I will say I was in some experimental dances where I was performing naked or scantily clad—ones where I was doing really weird things in front of people like chugging gallons of milk onstage or my shirt was sewn to someone else’s shirt with red thread and we would duet until it broke. I was never afraid or embarrassed—though I was kind of bored, to be honest—but when I read poems in front of people, I get so scared. There's something much more vulnerable [in poetry] for me because when you’re dancing, you're kind of on autopilot. When I read my poetry, I always feel like I'm tearing myself open.

How do you make space for your work within a society where money is necessary for survival?

ES: I will say that writing and making a living are often at odds for me. I’m not special in this—this is how so many artists feel.

In order to write a poem, I used to have to lie in bed for hours. The nothingness would give me a space to drift and be associative and that would feed the poems.

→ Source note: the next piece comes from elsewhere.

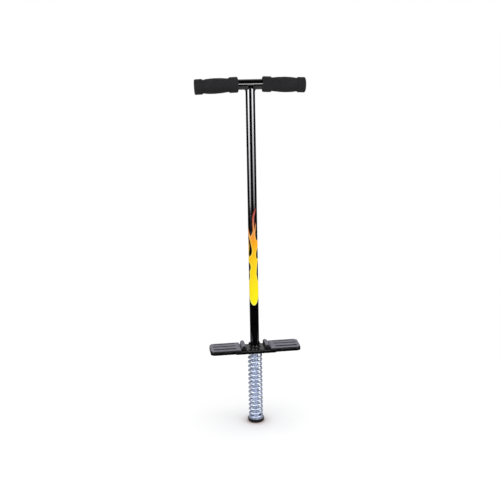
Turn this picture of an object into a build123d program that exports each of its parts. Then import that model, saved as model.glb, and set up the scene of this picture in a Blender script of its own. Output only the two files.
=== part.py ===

It’s hard for me to write on the go, or to write in a sliver of time between things, or to wake up early to write. So I’m trying to work on that. I've been trying to write on my phone when I commute, even if it's unformed or just notes towards something that I can transcribe later.

I teach and have an administrative job that allows me some flexibility which I'm really grateful for. I love being helpful to other writers and that has been what my career has centered around—teaching and being an assistant. Having a mixture of teaching and another job has allowed me space to not be teaching all the time, so I can have periods where I focus on my own writing and go on a residency, for example. I feel so inspired by my students, and that feeds my own work, seeing them really transforming their language and honing their projects.

What is something you've been thinking about recently?

ES: One thing that's been influencing my poems lately is the idea of imposter syndrome. I often wonder if I'm an imposter, and then I think, maybe I am and maybe that's fine. And maybe that's the place my poems come from, “faking it” or trying things on or creating something out of thin air. I’ve been wanting to question the idea that being an imposter is bad.

I’m going to try to end by reciting this Emily Dickinson poem that I’ve been thinking about obsessively:

“Essential Oils — are wrung —
The Attar from the Rose
Be not expressed by Suns — alone —
It is the gift of Screws —

The General Rose — decay —
But this — in Lady's Drawer
Make Summer — When the Lady lie
In Ceaseless Rosemary —”

What I love about that poem is “the gift of Screws.” To get the attar and perfume from the rose, you have to compress it. You have to squeeze it. You have to destroy it to get this essence of the rose, which I think is Dickinson saying what a poem does. A poem is about a kind of wrecked, radical distillation. A poem can't hand you a rose, but what it can do is pulverize it into this image that will linger.

When she first wrote the poem, the last two words were “Spiceless Sepulchre.” I love how removing the specific image of the grave and substituting “Ceaseless Rosemary” makes the “Lady’s Drawer” in the stanza above a kind of coffin for the poems, for “this” poem, which will endure. Nobody does it like her.